**REQUEST:**
Output only the lines running from the line bearing "scene.py. More parts follow." through the line bearing "panels sewn on.", character for character.

Entries with model source code:
——

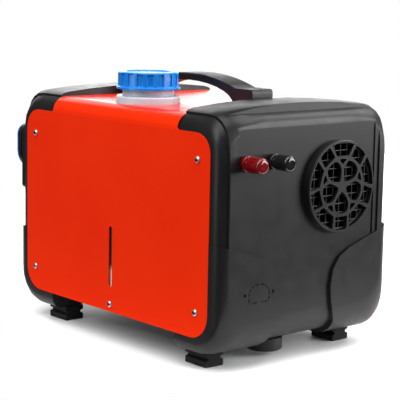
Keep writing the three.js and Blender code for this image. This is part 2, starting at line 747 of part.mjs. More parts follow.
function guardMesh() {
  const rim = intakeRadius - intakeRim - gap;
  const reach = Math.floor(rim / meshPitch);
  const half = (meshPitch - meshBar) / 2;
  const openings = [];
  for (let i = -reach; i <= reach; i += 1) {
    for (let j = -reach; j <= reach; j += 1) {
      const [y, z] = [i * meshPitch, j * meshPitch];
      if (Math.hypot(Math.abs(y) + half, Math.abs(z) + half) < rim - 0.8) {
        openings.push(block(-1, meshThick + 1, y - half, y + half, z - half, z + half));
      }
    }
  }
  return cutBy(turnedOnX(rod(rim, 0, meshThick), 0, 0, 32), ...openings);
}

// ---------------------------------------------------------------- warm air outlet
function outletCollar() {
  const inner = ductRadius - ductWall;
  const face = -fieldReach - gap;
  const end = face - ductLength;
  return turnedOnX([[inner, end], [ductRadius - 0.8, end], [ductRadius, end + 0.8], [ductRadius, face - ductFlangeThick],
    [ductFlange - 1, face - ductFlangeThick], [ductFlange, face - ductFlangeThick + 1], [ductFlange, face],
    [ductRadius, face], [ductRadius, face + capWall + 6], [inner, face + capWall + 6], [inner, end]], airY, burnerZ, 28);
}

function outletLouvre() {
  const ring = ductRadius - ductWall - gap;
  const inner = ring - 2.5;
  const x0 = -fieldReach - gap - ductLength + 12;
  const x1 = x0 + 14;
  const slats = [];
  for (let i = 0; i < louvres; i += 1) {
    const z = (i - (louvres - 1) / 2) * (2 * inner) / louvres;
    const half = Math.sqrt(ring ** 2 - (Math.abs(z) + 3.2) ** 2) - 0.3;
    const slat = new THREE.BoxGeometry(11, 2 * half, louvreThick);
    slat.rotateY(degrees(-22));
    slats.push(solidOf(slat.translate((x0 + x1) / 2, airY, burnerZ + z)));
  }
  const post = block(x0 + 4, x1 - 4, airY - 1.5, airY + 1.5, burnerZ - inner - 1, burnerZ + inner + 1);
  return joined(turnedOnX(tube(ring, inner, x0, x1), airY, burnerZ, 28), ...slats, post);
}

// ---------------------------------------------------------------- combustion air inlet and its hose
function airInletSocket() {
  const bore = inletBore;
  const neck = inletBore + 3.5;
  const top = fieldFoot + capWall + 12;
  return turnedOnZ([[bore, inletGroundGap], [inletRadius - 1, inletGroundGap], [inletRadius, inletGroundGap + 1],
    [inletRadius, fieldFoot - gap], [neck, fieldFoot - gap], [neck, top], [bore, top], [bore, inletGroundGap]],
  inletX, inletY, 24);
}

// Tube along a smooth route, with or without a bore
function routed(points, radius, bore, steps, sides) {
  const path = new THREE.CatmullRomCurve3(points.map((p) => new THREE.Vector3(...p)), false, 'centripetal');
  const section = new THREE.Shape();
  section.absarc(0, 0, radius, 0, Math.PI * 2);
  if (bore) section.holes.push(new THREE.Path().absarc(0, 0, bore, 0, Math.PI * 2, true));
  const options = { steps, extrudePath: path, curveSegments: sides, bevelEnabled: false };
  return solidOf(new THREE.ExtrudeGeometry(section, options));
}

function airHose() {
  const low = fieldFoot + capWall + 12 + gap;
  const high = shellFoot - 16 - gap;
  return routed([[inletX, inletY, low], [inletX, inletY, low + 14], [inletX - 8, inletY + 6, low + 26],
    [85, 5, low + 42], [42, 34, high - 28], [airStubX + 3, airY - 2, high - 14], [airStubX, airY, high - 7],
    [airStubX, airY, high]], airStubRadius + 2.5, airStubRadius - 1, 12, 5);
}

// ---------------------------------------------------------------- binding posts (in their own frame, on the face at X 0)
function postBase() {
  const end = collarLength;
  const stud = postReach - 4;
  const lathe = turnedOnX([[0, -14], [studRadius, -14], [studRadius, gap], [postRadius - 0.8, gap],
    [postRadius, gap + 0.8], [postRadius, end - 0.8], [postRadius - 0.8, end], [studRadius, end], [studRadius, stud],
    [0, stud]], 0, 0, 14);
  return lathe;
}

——

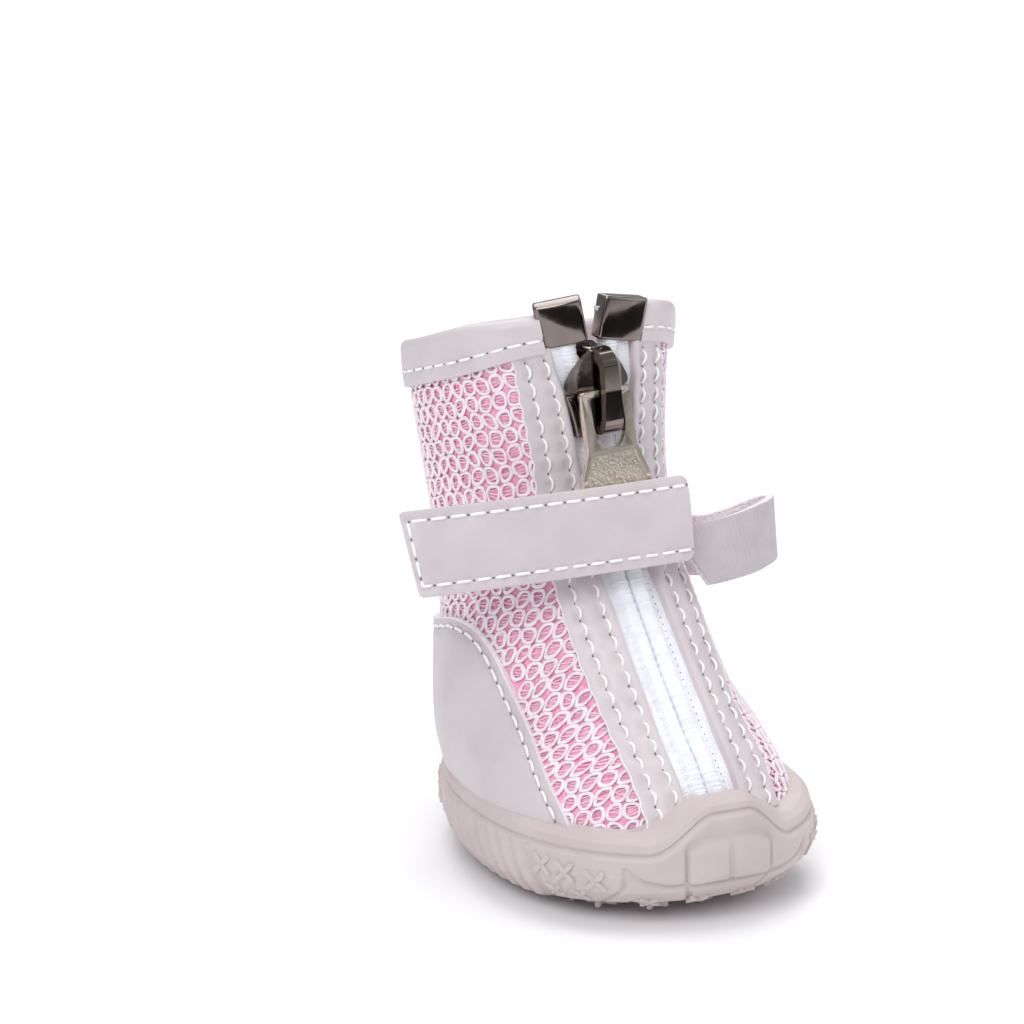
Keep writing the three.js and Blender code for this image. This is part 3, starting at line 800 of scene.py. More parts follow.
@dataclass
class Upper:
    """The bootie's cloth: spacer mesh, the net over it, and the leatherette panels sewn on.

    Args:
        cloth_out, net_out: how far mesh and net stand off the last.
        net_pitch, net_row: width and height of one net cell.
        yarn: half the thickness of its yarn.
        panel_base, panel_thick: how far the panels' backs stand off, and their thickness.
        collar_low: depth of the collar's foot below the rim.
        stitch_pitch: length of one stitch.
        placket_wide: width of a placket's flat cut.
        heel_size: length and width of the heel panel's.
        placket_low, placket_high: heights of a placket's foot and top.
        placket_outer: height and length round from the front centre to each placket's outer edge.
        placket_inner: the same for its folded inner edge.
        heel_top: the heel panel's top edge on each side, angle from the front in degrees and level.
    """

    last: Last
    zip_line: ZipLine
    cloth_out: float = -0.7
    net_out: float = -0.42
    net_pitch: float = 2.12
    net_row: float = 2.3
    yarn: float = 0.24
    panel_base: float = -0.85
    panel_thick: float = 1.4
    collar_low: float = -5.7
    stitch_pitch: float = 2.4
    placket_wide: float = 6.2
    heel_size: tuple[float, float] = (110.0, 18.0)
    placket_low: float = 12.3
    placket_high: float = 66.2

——

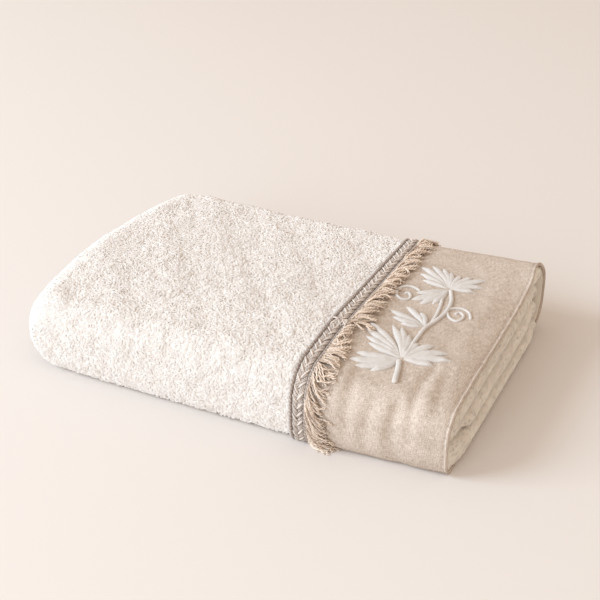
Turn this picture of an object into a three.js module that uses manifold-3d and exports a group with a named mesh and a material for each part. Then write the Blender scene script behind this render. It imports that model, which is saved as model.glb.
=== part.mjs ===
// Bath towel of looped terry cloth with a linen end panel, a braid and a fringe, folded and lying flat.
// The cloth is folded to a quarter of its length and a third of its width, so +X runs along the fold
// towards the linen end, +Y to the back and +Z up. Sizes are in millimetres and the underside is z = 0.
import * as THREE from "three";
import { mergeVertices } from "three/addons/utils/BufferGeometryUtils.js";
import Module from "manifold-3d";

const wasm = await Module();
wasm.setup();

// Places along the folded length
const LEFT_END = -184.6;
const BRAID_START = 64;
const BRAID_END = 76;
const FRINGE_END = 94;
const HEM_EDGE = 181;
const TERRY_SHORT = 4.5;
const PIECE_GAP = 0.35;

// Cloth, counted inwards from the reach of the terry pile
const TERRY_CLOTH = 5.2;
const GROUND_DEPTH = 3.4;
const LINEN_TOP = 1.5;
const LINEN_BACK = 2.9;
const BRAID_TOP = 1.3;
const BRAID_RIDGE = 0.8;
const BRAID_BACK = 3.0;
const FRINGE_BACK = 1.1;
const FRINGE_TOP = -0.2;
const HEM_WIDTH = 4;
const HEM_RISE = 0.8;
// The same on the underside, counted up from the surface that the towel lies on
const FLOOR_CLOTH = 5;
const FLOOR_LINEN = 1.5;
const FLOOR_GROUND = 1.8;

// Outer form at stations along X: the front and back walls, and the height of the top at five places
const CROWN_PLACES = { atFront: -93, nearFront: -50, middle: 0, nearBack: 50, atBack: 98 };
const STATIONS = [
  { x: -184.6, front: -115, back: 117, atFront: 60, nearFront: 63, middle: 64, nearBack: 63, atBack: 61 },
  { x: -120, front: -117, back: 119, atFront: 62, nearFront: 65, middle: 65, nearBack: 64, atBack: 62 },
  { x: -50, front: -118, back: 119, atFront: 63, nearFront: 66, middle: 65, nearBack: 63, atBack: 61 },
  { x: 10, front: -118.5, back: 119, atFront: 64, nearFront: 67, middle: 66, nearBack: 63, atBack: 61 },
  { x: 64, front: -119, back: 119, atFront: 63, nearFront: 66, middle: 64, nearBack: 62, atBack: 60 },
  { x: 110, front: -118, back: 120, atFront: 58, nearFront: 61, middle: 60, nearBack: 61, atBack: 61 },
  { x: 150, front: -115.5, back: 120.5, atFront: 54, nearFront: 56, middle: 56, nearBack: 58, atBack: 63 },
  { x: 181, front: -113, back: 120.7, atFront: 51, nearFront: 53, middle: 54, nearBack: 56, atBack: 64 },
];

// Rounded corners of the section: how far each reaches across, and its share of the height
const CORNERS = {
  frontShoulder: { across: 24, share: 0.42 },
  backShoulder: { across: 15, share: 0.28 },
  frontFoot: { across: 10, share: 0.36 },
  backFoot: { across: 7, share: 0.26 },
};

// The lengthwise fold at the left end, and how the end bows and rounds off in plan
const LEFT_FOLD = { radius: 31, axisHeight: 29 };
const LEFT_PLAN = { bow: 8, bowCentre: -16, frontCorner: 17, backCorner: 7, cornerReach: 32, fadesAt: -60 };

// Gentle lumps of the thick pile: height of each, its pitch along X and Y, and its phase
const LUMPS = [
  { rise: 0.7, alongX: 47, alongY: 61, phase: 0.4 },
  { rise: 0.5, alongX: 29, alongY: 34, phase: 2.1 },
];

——

**OUTPUT FOR THIS TASK:**
Keep writing the three.js and Blender code for this image. This is part 3, starting at line 800 of scene.py. More parts follow.
@dataclass
class Upper:
    """The bootie's cloth: spacer mesh, the net over it, and the leatherette panels sewn on.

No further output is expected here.